With both the Gloucester Concordes and the Ottawa Pacers, Ontario’s long-track sector has continued to grow and thrive under Rivet. “Mike was always a really supportive coach,” said Vincent De Haître, a former Gloucester skater and three-time Olympian. “He did a lot of good for Ottawa speedskating.”
“If Mike wasn’t so passionate about long-track in Ottawa, Ontario’s long-track would be almost non-existent,” says Mike Murray, head coach of the Hamilton and Golden Horseshoe Speedskating Clubs. “There are just not other people that are pushing it supporting it.”
Looking back, Rivet attributes his passion for coaching to his childhood coach, Tony Winterink. (“If that isn’t a name for a skating coach, I don’t know what is,” jokes Greyeyes-Rivet.)
“He was motivating, a great mentor (had) great values. It’s kinda funny, the reason I coach is because of my coach. He was a good example.”
Rivet still gets together with Winterink several times a week for coffee, and the two enjoy discussing skating and skaters.
Despite the success of many of his skaters over the years, Rivet remains extremely humble. For him, he says, it’s about forming bonds with the athletes and helping them go as far as they wish to go.

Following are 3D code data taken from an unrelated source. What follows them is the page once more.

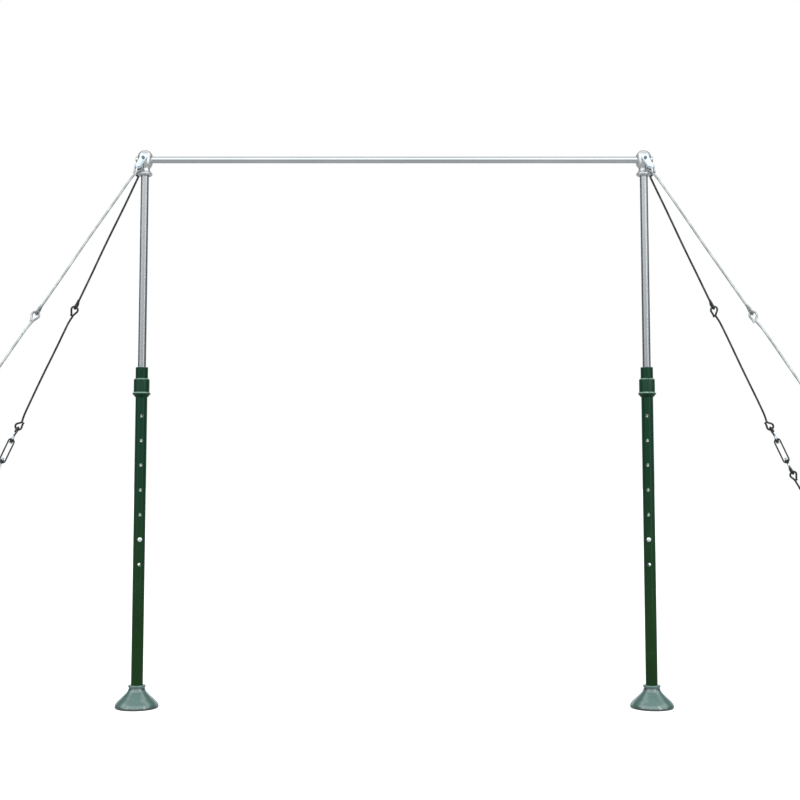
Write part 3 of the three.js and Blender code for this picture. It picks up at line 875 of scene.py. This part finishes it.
def bar():
    end = high_corner("bar").x
    surface, groove = BAR_RADIUS, BAR_RADIUS - 0.45
    outline = [(0, -end), (surface - 1.2, -end), (surface, -end + 1.2)]
    ring_places = [side * (POST_X - HEAD_RADIUS - gap) for side in (-1, 1) for gap in (7, 20)]
    for at in sorted(ring_places):  # two shallow turned rings next to each head
        outline += [(surface, at - 0.9), (groove, at - 0.35), (groove, at + 0.35), (surface, at + 0.9)]
    outline += [(surface, end - 1.2), (surface - 1.2, end), (0, end)]
    bm = add_lathe(bmesh.new(), outline, axis=(1, 0, 0), sides=96)
    holes = [rod(BOLT_RADIUS + FIT, -30, 30, centre=(side * POST_X, 0, 0)) for side in (-1, 1)]
    return boolean(bm, "DIFFERENCE", *holes)


def guy_plate():
    outline = arc((0, 0), 16, -2, 182, 28) + arc((0, -PLATE_LENGTH), 14, 182, 358, 28)
    bm = add_prism(bmesh.new(), outline, PLATE_THICKNESS, bevel=0.9)
    half = PLATE_THICKNESS / 2
    far, near = half + 5, half - 1
    cutters = []
    for z, radius in ((0, BOLT_RADIUS + FIT), (-PLATE_LENGTH, PIN_RADIUS + FIT)):
        wide = radius + 5
        cutter = [(0, -far), (wide, -far), (radius, -near), (radius, near), (wide, far), (0, far)]
        cutters.append(add_lathe(bmesh.new(), cutter, (0, 0, z), (0, 1, 0), 48))
    return boolean(bm, "DIFFERENCE", *cutters)


def plate_pin():
    """The riveted pin, with its outer head towards +Y."""
    face = PLATE_OUTER
    outside = vectors((0, face + FIT), (8, face + FIT), (8, face + 1.2))
    outside += bezier((7.8, face + 1.6), (6.5, face + 2.7), (4, face + 3), (0, face + 3), 6)
    bm = add_lathe(bmesh.new(), outside, axis=(0, 1, 0), sides=40)
    eye = EYE_OFFSET
    painted_light_inside = [(0, eye - 10), (7.7, eye - 10), (8.5, eye - 9.2)]
    painted_light_inside += [(8.5, eye - 7.3), (8.2, eye - 7), (0, eye - 7)]
    bm = boolean(bm, "UNION", add_lathe(bmesh.new(), painted_light_inside, axis=(0, 1, 0), sides=40))
    return boolean(bm, "UNION", rod(PIN_RADIUS, eye - 9, face + 1))


# ---- Guys: each runs down its own -Z from the middle of its upper eye ----


def eye_line(normal, neck, end):
    """From the neck, anticlockwise about normal, round the eye to an angle in degrees."""
    up = -neck.normalized()
    across = normal.cross(up)
    steps = 16
    line = [neck + across * 0.6]
    for k in range(steps + 1):
        angle = math.radians(EYE_START + (end - EYE_START) * k / steps)
        line.append((across * math.cos(angle) + up * math.sin(angle)) * EYE_RADIUS)
    return line


def closed_eye(normal, neck):
    """The rod's end lies against the shank below the eye."""
    up = -neck.normalized()
    across = normal.cross(up)
    beside = 2 * ROD_RADIUS + 0.15
    return eye_line(normal, neck, 196) + [
        neck * 0.86 - across * (beside - 0.1),
        neck * 1.06 - across * beside,
        neck * 1.22 - across * beside,
    ]


def eye_rod(length, upper, lower, sway):
    """upper and lower are (normal, neck) pairs, with each neck measured from its own eye's middle.

    sway is how far the shaft wavers from straight.
    """
    bottom = Vector((0, 0, -length))
    top_neck, low_neck = upper[1], lower[1]
    settling = ((16, 0.75), (34, 0.35), (60, 0.08))  # past a neck, and the share of its offset left there
    straight_from = NECK + 60
    shaft = []
    for run, share in settling:
        shaft.append(Vector((top_neck.x * share, top_neck.y * share, -NECK - run)))
    for k in range(1, 6):
        t = k / 6
        wave = sway * math.sin(math.pi * t) * math.sin(5.3 * t + sway)
        shaft.append(Vector((wave, 0.6 * wave, -straight_from - t * (length - 2 * straight_from))))
    for run, share in reversed(settling):
        shaft.append(Vector((low_neck.x * share, low_neck.y * share, NECK + run - length)))
    first = closed_eye(*upper)[::-1]
    last = [bottom + point for point in closed_eye(*lower)]
    return add_sweep(bmesh.new(), smooth_line(first + shaft + last, 2.2), ROD_RADIUS)


def turnbuckle_hook():
    window_end = (TURNBUCKLE_BODY - TURNBUCKLE_SPAN) / 2 - BOSS_LENGTH
    neck = Vector((0, 0, -NECK))
    hook = [neck * 1.35] + eye_line(Vector((-1, 0, 0)), neck, 200)
    bm = add_sweep(bmesh.new(), smooth_line(hook, 2.0), ROD_RADIUS, taper=1.2)
    shank = add_thread(bmesh.new(), (0, 0, 1), SHANK_RADIUS, window_end - 5.5, -NECK - 4)
    bm = boolean(bm, "UNION", shank)
    bottom, top = window_end - 6, window_end - FIT
    swivel = [(0, bottom), (7.3, bottom), (8.5, bottom + 1.2), (8.5, top - 0.6), (7.9, top), (0, top)]
    return boolean(bm, "UNION", add_lathe(bmesh.new(), swivel, sides=40))


def turnbuckle_eye():
    neck = Vector((0, 0, NECK - DRAW_ROOM))
    line = eye_line(Vector((1, 0, 0)), neck, 196) + [neck * 0.9 - Vector((0, 2, 0))]
    end = TURNBUCKLE_SPAN / 2 - SCREW_END
    bm = add_sweep(bmesh.new(), smooth_line(line, 2.0), ROD_RADIUS)
    stem = add_sweep(bmesh.new(), [neck * 0.93, neck, neck * 1.4], ROD_RADIUS + 0.4, sides=24)
    bm = boolean(bm, "UNION", stem)
    return boolean(bm, "UNION", add_thread(bmesh.new(), (0, 0, 1), SHANK_RADIUS, NECK + 4, end))


def on_a_screw(point):
    return abs(point.z) > NECK + 1


def turnbuckle_body():
    half = TURNBUCKLE_BODY / 2
    bar_radius = 3.9
    reach = TURNBUCKLE_WIDTH / 2 - bar_radius
    flat = half - TURNBUCKLE_WIDTH / 2
    loop = []
    for end in (1, -1):
        for k in range(25):
            angle = math.pi * k / 24
            x = end * reach * math.cos(angle)
            z = end * (flat + (half - bar_radius - flat) * math.sin(angle))
            loop.append(Vector((x, 0, z)))
    rings = []
    bm = bmesh.new()
    for i, point in enumerate(loop):
        along = (loop[(i + 1) % len(loop)] - loop[i - 1]).normalized()
        across = along.cross(Vector((0, 1, 0)))
        ring = []
        for angle in angles(20):
            offset = across * math.cos(angle) + Vector((0, math.sin(angle), 0))
            ring.append(bm.verts.new(point + offset * bar_radius))
        rings.append(ring)
    add_walls(bm, rings + rings[:1])
    for end in (-1, 1):
        outer, inner, ease = end * half, end * (half - BOSS_LENGTH), end * 1.6
        boss = [(0, outer), (7.4, outer), (8.6, outer - ease)]
        boss += [(8.6, inner + ease), (7.6, inner), (0, inner)]
        add_lathe(bm, boss, sides=40)
    bm = fused(bm, 0.9, 3)
    return boolean(bm, "DIFFERENCE", rod(SHANK_RADIUS + FIT, -half - 5, half + 5, (0, 0, 1)))


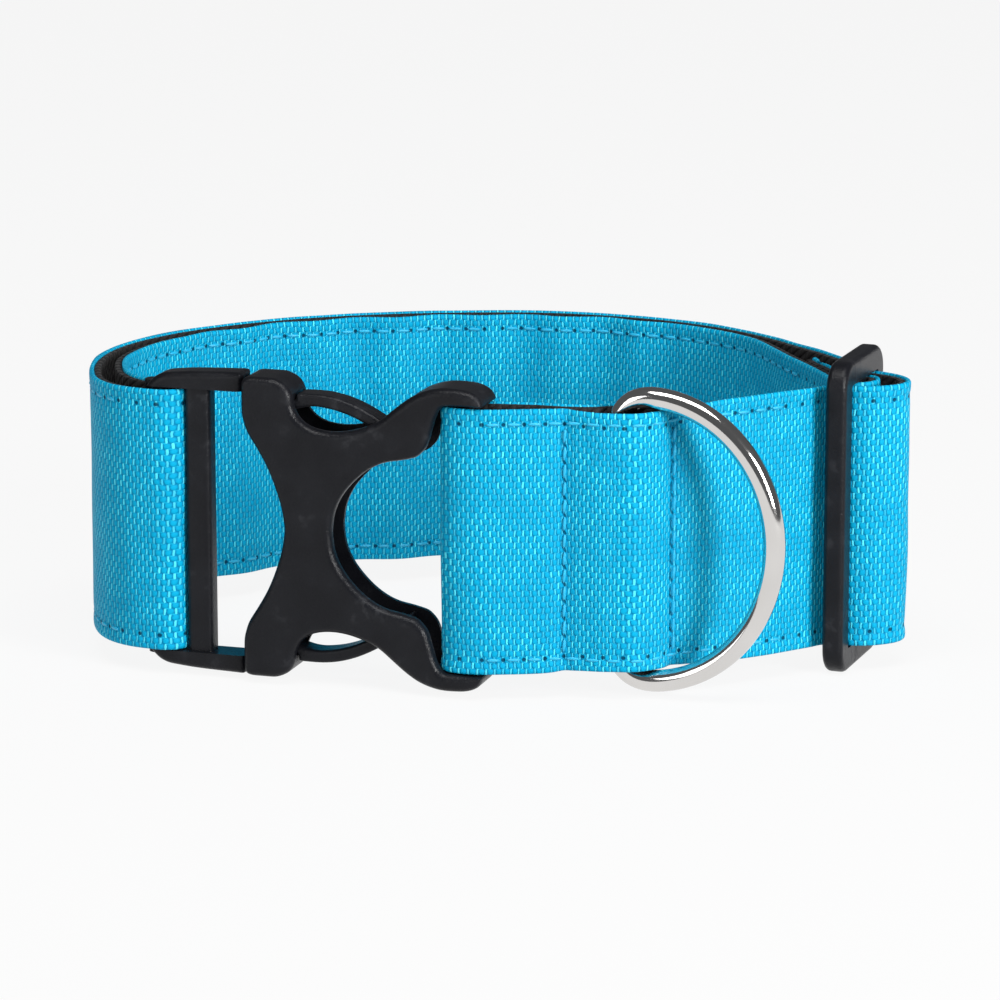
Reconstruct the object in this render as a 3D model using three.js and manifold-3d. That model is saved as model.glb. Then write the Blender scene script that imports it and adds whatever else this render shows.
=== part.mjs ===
// An adjustable flat collar with a contoured side release buckle, a D-ring and a tri-glide slider.
// Millimetres, +Z up. The collar stands on edge as a closed loop: the buckle is at the front (-Y),
// the slider is at the right (+X), and the strap's width is vertical.
import * as THREE from "three";
import { mergeVertices } from "three/addons/utils/BufferGeometryUtils.js";
import Module from "manifold-3d";

// ---- driving dimensions ----
const STRAP_WIDTH = 50;
const WEBBING = 1.4; // thickness of the black webbing
const COVER = 0.5; // thickness of the cloth sewn over it
const GAP = 0.3; // clearance between pieces that touch
const STRAP_PLAY = 0.3; // between the strap's edges and the plastic or wire beside them
const BUCKLE_RAIL = 3.2; // plastic beyond that play, above and below
const MALE_RAIL = 3.8;
const SLIDER_RAIL = 4.6;
const LOOP_DEPTH = 98.3; // front of the strap to the back of the loop
const SHOULDER = 46; // how far back the two ends of the loop are at their widest

const BUCKLE_TURN = -17; // degrees: the buckle follows the curve of the loop
const BUCKLE_AT = [0, 3]; // plan place of the female half's strap end, at mid thickness
const BUCKLE_HALF = 5; // half of the female half's thickness
const PLATE = 2; // thickness of its front and rear plates
const PLATE_BEVEL = 0.6;
const FEMALE_LENGTH = 48.9;
const FEMALE_BAR = { at: -6.8, width: 3.6, thickness: 3.2 };
const HOUSING_END = -39; // inner end of the two corner housings
const HOUSING_WALL = 3.9; // outer wall of a corner housing, over the prong
const PRONG_THICKNESS = 5.2;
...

John Weidemann, Isabelle’s father and a former coach alongside Rivet, says no one in the sport is as dedicated as Rivet. “He spends the entire winter and his dollars and his gas and everything, doing speedskating, and is genuinely concerned about all the athletes, whether in his club or not.”
Rivet is in his element at Brewer Park, working with kids and maybe another future Olympic champion. But through it all, Greyeyes-Rivet says her husband maintains a quiet humility and only wants to share his love and knowledge of skating.
“He won’t sing his own praises, ever,” she says. “He will coach the little kid who’s just learning to skate and may never progress out of speedskating the same as the kid who has the future in skating.”